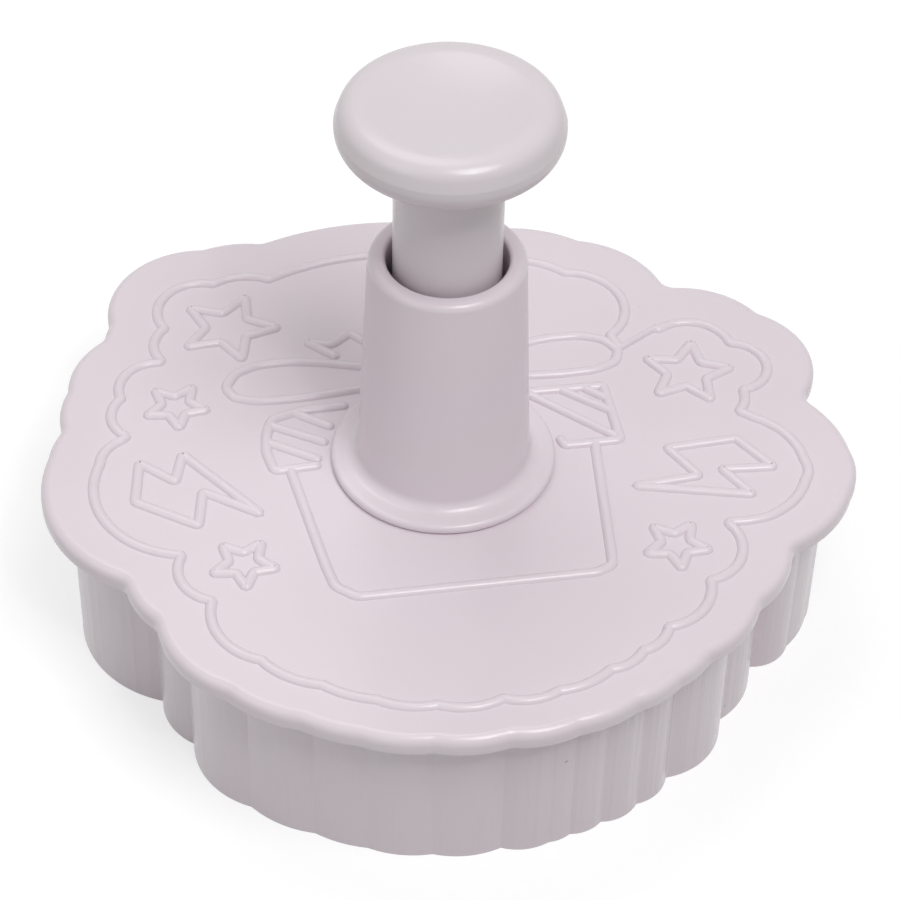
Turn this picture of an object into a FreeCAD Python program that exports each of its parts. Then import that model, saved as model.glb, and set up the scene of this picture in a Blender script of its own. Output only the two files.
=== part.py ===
import FreeCAD, Part
import math
import os

import Sketcher

# A hand press that cuts a cloud-shaped cake or cookie and stamps a picture into it.
# The shell stands on its cutting edge at z = 0. The plunger runs down the Z axis.
# All sizes are in millimetres, angles in degrees.

os.makedirs("parts", exist_ok=True)
doc = FreeCAD.newDocument("CloudPress")
Vector = FreeCAD.Vector

# Driving dimensions
SIZES = [
    ("cloud_width", 66.5), ("cloud_depth", 61.1), ("cloud_shift", 1.0),
    ("body_height", 19.0), ("plate_thickness", 2.0), ("lip_reach", 4.85),
    ("lip_chamfer", 0.7), ("lip_dip_rounding", 1.2),
    ("wall_reach", 2.2), ("wall_thickness", 1.2),
    ("line_width", 1.0), ("line_height", 0.5), ("line_root", 0.3),
    ("large_star_size", 4.8), ("middle_star_size", 4.3), ("small_star_size", 3.0),
    ("star_waist", 0.46),
    ("sleeve_rise", 24.6), ("sleeve_top_radius", 7.1), ("sleeve_foot_radius", 8.1),
    ("sleeve_bore_radius", 5.5), ("sleeve_rim_chamfer", 0.5), ("sleeve_foot_flare", 0.7),
    ("flange_radius", 10.5), ("flange_thickness", 1.0), ("flange_chamfer", 0.3), ("flange_clearance", 1.1),
    ("spigot_radius", 7.0), ("spigot_bore_radius", 5.0), ("spigot_clearance", 0.05),
    ("snap_bead", 0.35), ("snap_bead_height", 0.8), ("floor_thickness", 1.6), ("floor_drop", 1.0),
    ("guide_clearance", 0.1),
    ("knob_radius", 10.05), ("knob_thickness", 4.6), ("rim_chamfer", 1.2), ("rim_easing", 0.45),
    ("dish_radius", 7.9), ("dish_depth", 0.9), ("knob_lift", 11.9), ("shaft_radius", 4.8),
    ("shaft_reach", 7.4), ("shaft_end_chamfer", 0.3), ("stop_gap", 0.25),
    ("stamp_clearance", 0.4), ("stamp_thickness", 1.8), ("stamp_line_height", 0.8),
    ("boss_radius", 4.2), ("boss_clearance", 0.2), ("stem_seat", 1.0), ("stem_lead_in", 0.5),
    ("stem_radius", 2.5), ("stem_socket_depth", 13.0), ("stem_fit", 0.03), ("stem_end_gap", 0.5),
    ("spring_wire", 0.6), ("spring_radius", 3.9), ("spring_seat_gap", 0.05), ("spring_turns", 5),
    ("spring_end_gap", 0.45),
]

sheet = doc.addObject("Spreadsheet::Sheet", "Dimensions")
for row, (alias, value) in enumerate(SIZES, start=1):
    sheet.set("A%d" % row, alias.replace("_", " "))
    sheet.set("B%d" % row, str(value))
    sheet.setAlias("B%d" % row, alias)
doc.recompute()


def size(alias):
    return float(sheet.get(alias))


def cell(expression):
    """Puts the sheet's name before every alias in an expression."""
    words = []
    for word in expression.split():
        words.append("Dimensions." + word if word in dict(SIZES) else word)
    return " ".join(words)


# Heights along the plunger's axis, as expressions of the sheet
PLATE_TOP = "body_height"
PLATE_UNDERSIDE = "body_height - plate_thickness"
SLEEVE_TOP = PLATE_TOP + " + sleeve_rise"
SLEEVE_END = PLATE_UNDERSIDE + " - snap_bead_height"
FLOOR_TOP = PLATE_TOP + " + flange_thickness - floor_drop"
FLOOR_UNDERSIDE = FLOOR_TOP + " - floor_thickness"
KNOB_UNDERSIDE = SLEEVE_TOP + " + knob_lift"
KNOB_TOP = KNOB_UNDERSIDE + " + knob_thickness"
SHAFT_END = SLEEVE_TOP + " - shaft_reach"
SOCKET_END = SHAFT_END + " + stem_socket_depth"
STAMP_TOP = SLEEVE_END + " - stop_gap"
STEM_START = STAMP_TOP + " - stem_seat"
STEM_END = SOCKET_END + " - stem_end_gap"


def level(expression):
    """The value of an expression of sums and differences of the sheet's sizes."""
    total = 0.0
    sign = 1.0
    for word in expression.split():
        if word in "+-":
            sign = 1.0 if word == "+" else -1.0
        else:
            total += sign * size(word)
    return total


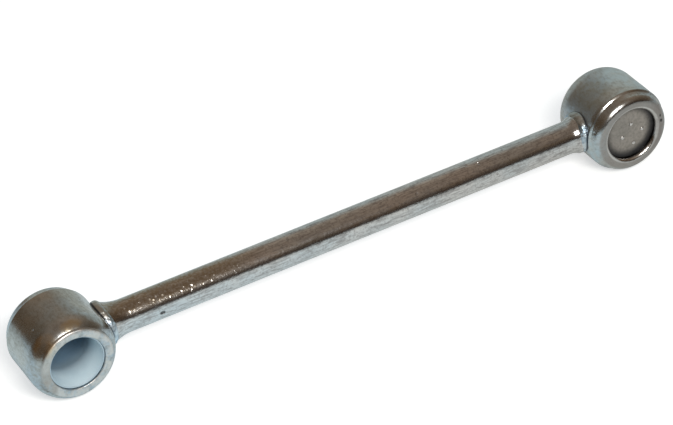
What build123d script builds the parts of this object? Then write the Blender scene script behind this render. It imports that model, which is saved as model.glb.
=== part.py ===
from build123d import *
import math
import os

# Gear shift rod: a round steel shank between two identical ball sockets, welded crosswise and
# turned half a turn from each other, so that one socket opens forwards and the other backwards.
# Frame: origin at the middle of the shank's axis, +X to the right socket, +Y the way the right
# socket opens, +Z up. Millimetres. A socket is drawn about the Y axis with its mouth to -Y.

# Whole rod
centre_distance = 148.0
shank_radius = 4.0

# Socket housing, outside: rolled mouth, barrel, shoulder and the collar rolled over the cover
housing_radius = 10.65
mouth_reach = 9.9
mouth_crest_radius = 7.95
mouth_nose_round = 1.3
mouth_nose_turn = 40
back_reach = 8.5
shoulder_chamfer = 0.45
collar_reach = 2.72
collar_taper = 13
collar_round = 2.0
collar_crest_radius = 8.0

# Socket housing, inside: opening, mouth flange, bore and the lip that holds the cover
mouth_radius = 6.75
mouth_dish = 0.1
mouth_edge = 0.22
mouth_flange = 1.8
bore_radius = 8.1
lip_crest_radius = 7.8
lip_round = 1.2

# Cover plate under the lip, with four raised pips a little off its middle
cover_radius = 8.05
cover_thickness = 0.7
cover_edge = 0.15
pip_circle_radius = 2.8
pip_circle_shift = (-0.55, -0.4)
pip_turn = 5
pip_radius = 0.42
pip_height = 0.26
pip_count = 4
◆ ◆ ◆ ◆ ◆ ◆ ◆
**TASK DIRECTIONS:** What are the exact lines from the beginning of the material through the line containing "import Sketcher"? Write out those lines alone.

**RESULT FOR THIS EXERCISE:**
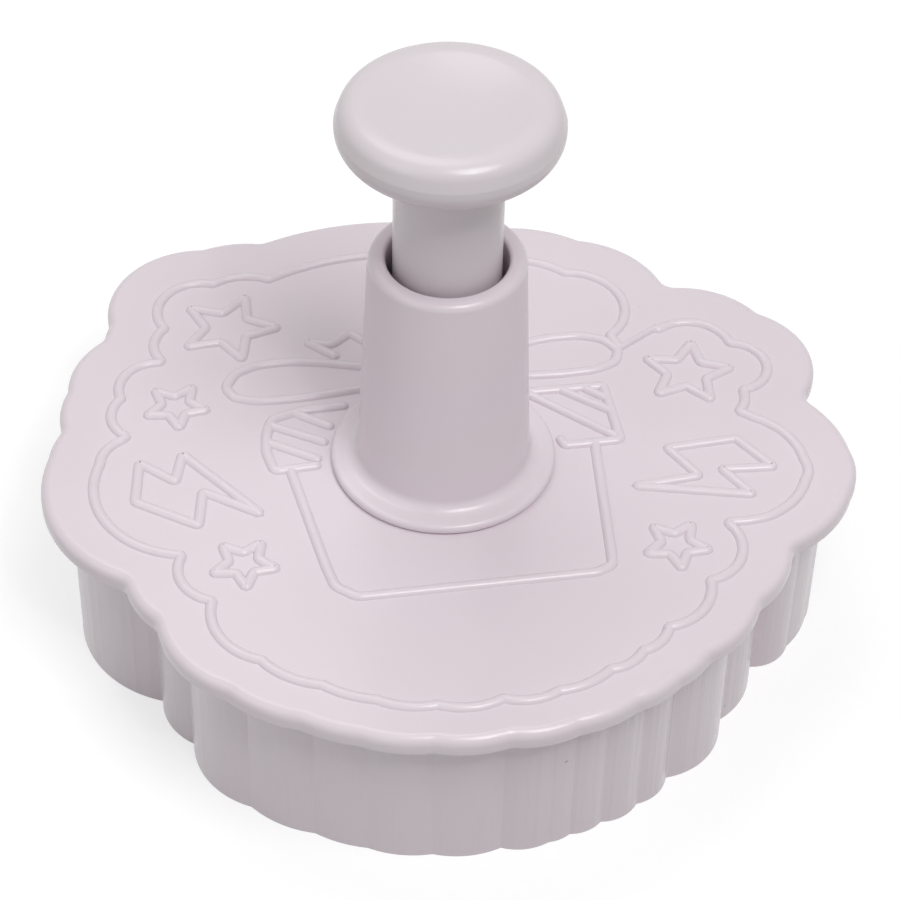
Turn this picture of an object into a FreeCAD Python program that exports each of its parts. Then import that model, saved as model.glb, and set up the scene of this picture in a Blender script of its own. Output only the two files.
=== part.py ===
import FreeCAD, Part
import math
import os

import Sketcher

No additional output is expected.